TASK DETAILS:
Look through the data below and report how many lines include "materials". Only the number should be given.

[Start of LISTING]

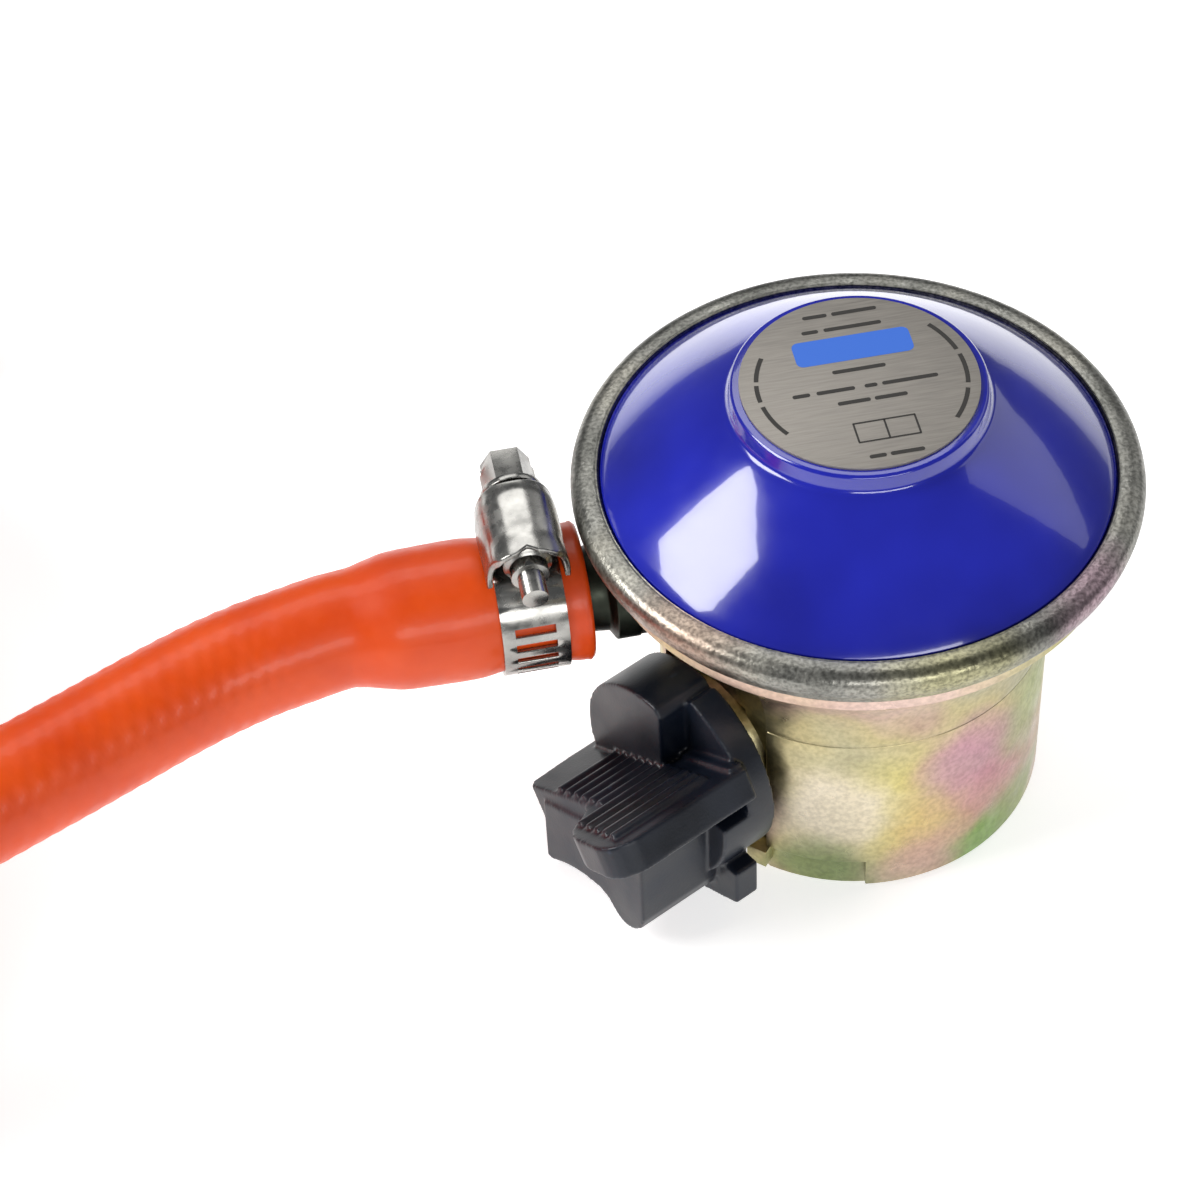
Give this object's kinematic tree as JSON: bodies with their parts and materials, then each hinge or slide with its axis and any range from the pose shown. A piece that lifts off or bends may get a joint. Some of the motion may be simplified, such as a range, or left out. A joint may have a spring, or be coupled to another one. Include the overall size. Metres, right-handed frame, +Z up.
{
  "type": "gas regulator with hose",
  "caption": "Clip-on gas regulator with a domed cover, side switch, barbed nozzle and a coiled rubber hose held by slotted screw clips.",
  "frame": {"origin": "on the regulator's axis, in the plane of its lower edge, at the mouth of the valve socket", "axes": "+Z up along the regulator's axis, nozzle and hose along -X"},
  "size_m": [0.3258, 0.1725, 0.0688],
  "materials": {
    "plated_zinc": "yellow passivated zinc, satin",
    "blue_enamel": "glossy stoved enamel",
    "label_aluminium": "brushed",
    "navy_plastic": "moulded, satin",
    "dark_plated_steel": "dark olive plating",
    "black_rubber": "matt",
    "black_nylon": "moulded nylon",
    "orange_rubber": "glossy extruded rubber over a braid",
    "brass": "turned",
    "bright_steel": "zinc plated, bright"
  },
  "bodies": {
    "regulator": {"body_casting": "plated_zinc", "barrel": "plated_zinc", "valve_connector": "brass", "socket_seal": "black_rubber", "shaft_bush": "brass", "shaft_seal": "black_rubber", "detent_ball": "bright_steel", "detent_spring": "bright_steel", "inlet_jet": "brass", "lever_pin": "bright_steel", "lever_bracket": "bright_steel", "bracket_screws": "bright_steel", "diaphragm": "black_rubber", "relief_spring": "bright_steel", "main_spring": "bright_steel", "adjusting_screw": "plated_zinc", "top_cover": "blue_enamel", "crimp_rim": "plated_zinc", "label_plate": "label_aluminium", "outlet_nozzle": "dark_plated_steel", "nozzle_seal": "black_rubber", "hose_cuff": "orange_rubber", "hose_run": "orange_rubber", "hose_coil": "orange_rubber", "hose_top_turn": "orange_rubber", "hose_tail": "orange_rubber", "hose_end": "orange_rubber", "clip_a_band": "bright_steel", "clip_a_housing": "bright_steel", "clip_b_band": "bright_steel", "clip_b_housing": "bright_steel", "hose_ties": "black_nylon"},
    "switch": {"switch_knob": "navy_plastic", "cam_shaft": "brass", "knob_pin": "bright_steel"},
    "pusher": {"valve_pusher": "brass"},
    "collar": {"lock_collar": "bright_steel"},
    "ball_1": {"lock_ball_1": "bright_steel"},
    "ball_2": {"lock_ball_2": "bright_steel"},
    "ball_3": {"lock_ball_3": "bright_steel"},
    "stem": {"diaphragm_stem": "brass", "relief_nut": "brass"},
    "plate": {"diaphragm_plate": "bright_steel"},
    "lever": {"valve_lever": "bright_steel"},
    "plunger": {"valve_plunger": "brass", "valve_pad": "black_rubber"},
    "screw_a": {"clip_a_screw": "bright_steel"},
    "screw_b": {"clip_b_screw": "bright_steel"}
  },
  "joints": [
    {"name": "switch_turn", "type": "hinge", "parent": "regulator", "child": "switch", "pos_m": [0, 0, 0.0185], "axis": [-0.887, -0.4617, 0], "range_deg": [0, 90]},
    {"name": "pusher_slide", "type": "slide", "parent": "regulator", "child": "pusher", "axis": [0, 0, 1], "range_m": [-0.003, 0]},
    {"name": "collar_slide", "type": "slide", "parent": "regulator", "child": "collar", "axis": [0, 0, 1], "range_m": [-0.003, 0]},
    {"name": "ball_1_slide", "type": "slide", "parent": "regulator", "child": "ball_1", "axis": [0.0436, 0.999, 0], "range_m": [0, 0.00105]},
    {"name": "ball_2_slide", "type": "slide", "parent": "regulator", "child": "ball_2", "axis": [-0.887, -0.4617, 0], "range_m": [0, 0.00105]},
    {"name": "ball_3_slide", "type": "slide", "parent": "regulator", "child": "ball_3", "axis": [0.8434, -0.5373, 0], "range_m": [0, 0.00105]},
    {"name": "diaphragm_lift", "type": "slide", "parent": "regulator", "child": "stem", "axis": [0, 0, 1], "range_m": [-0.001, 0.001], "stiffness_N_per_m": 1500, "deforming": ["main_spring", "diaphragm"]},
    {"name": "relief_lift", "type": "slide", "parent": "stem", "child": "plate", "axis": [0, 0, 1], "range_m": [0, 0.0008], "stiffness_N_per_m": 1200, "deforming": ["relief_spring"]},
    {"name": "lever_tilt", "type": "hinge", "parent": "regulator", "child": "lever", "pos_m": [0.007, 0, 0.04295], "axis": [0, 1, 0], "range_deg": [-8.3, 8.3]},
    {"name": "plunger_slide", "type": "slide", "parent": "regulator", "child": "plunger", "axis": [0, 0, -1], "range_m": [-0.00073, 0.00073]},
    {"name": "clip_a_screw_turn", "type": "hinge", "parent": "regulator", "child": "screw_a", "pos_m": [-0.043, -0.00088, 0.05212], "axis": [0, 0.9976, 0.0698], "continuous": true},
    {"name": "clip_b_screw_turn", "type": "hinge", "parent": "regulator", "child": "screw_b", "pos_m": [-0.128, 0.1038, 0.01995], "axis": [0, -1, 0], "continuous": true}
  ],
  "couplings": [
    {"joint": "switch_turn", "follows": "collar_slide", "rad_per_m": -523.08},
    {"joint": "pusher_slide", "follows": "collar_slide", "ratio": 0.999},
    {"joint": "ball_1_slide", "follows": "collar_slide", "ratio": -0.34965},
    {"joint": "ball_2_slide", "follows": "collar_slide", "ratio": -0.34965},
    {"joint": "ball_3_slide", "follows": "collar_slide", "ratio": -0.34965},
    {"joint": "lever_tilt", "follows": "diaphragm_lift", "rad_per_m": 142.86},
    {"joint": "plunger_slide", "follows": "diaphragm_lift", "ratio": 0.71429}
  ]
}
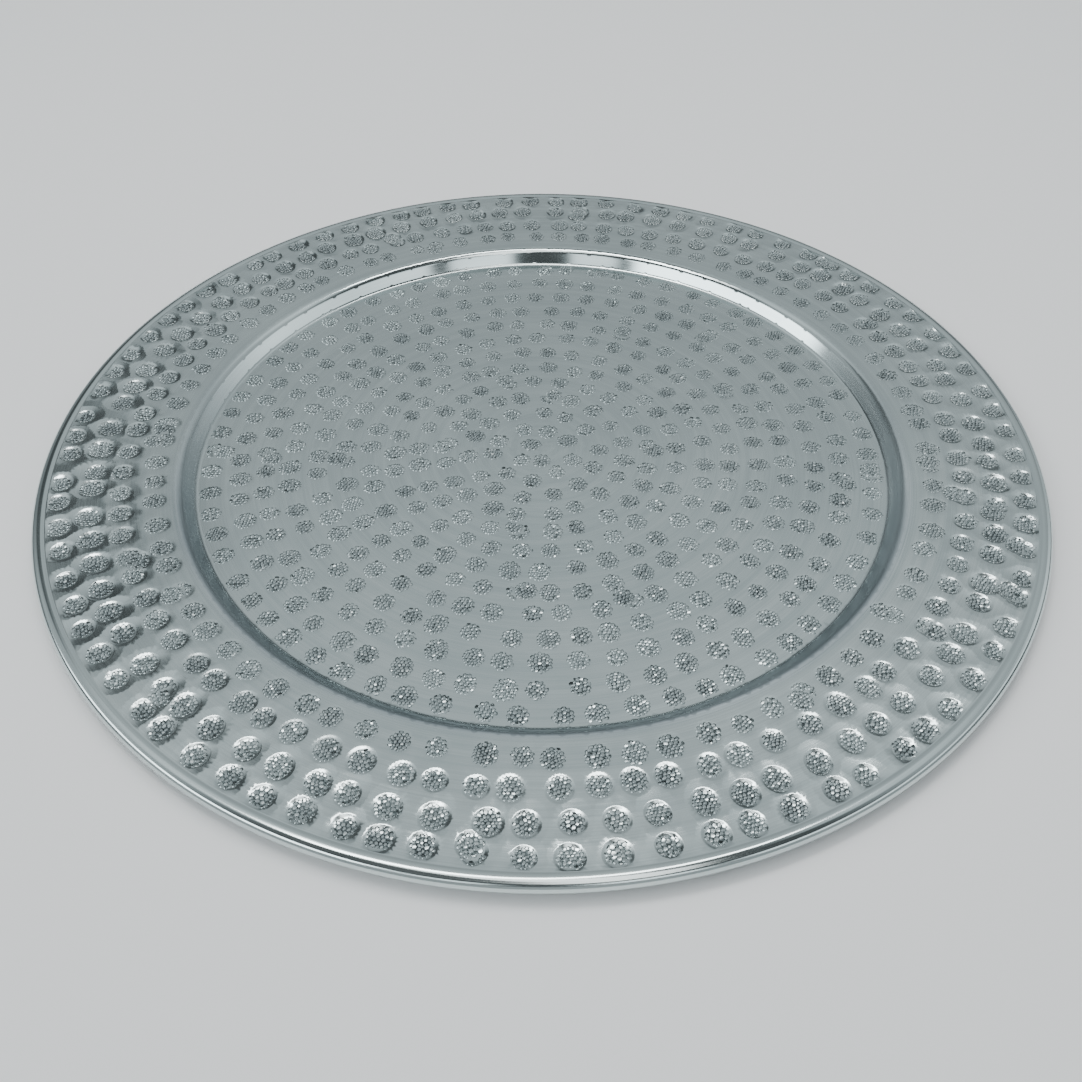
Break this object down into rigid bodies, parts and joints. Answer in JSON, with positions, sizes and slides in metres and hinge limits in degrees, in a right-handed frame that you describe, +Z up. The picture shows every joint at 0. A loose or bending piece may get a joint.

[End of LISTING]

FINAL RESULT:
2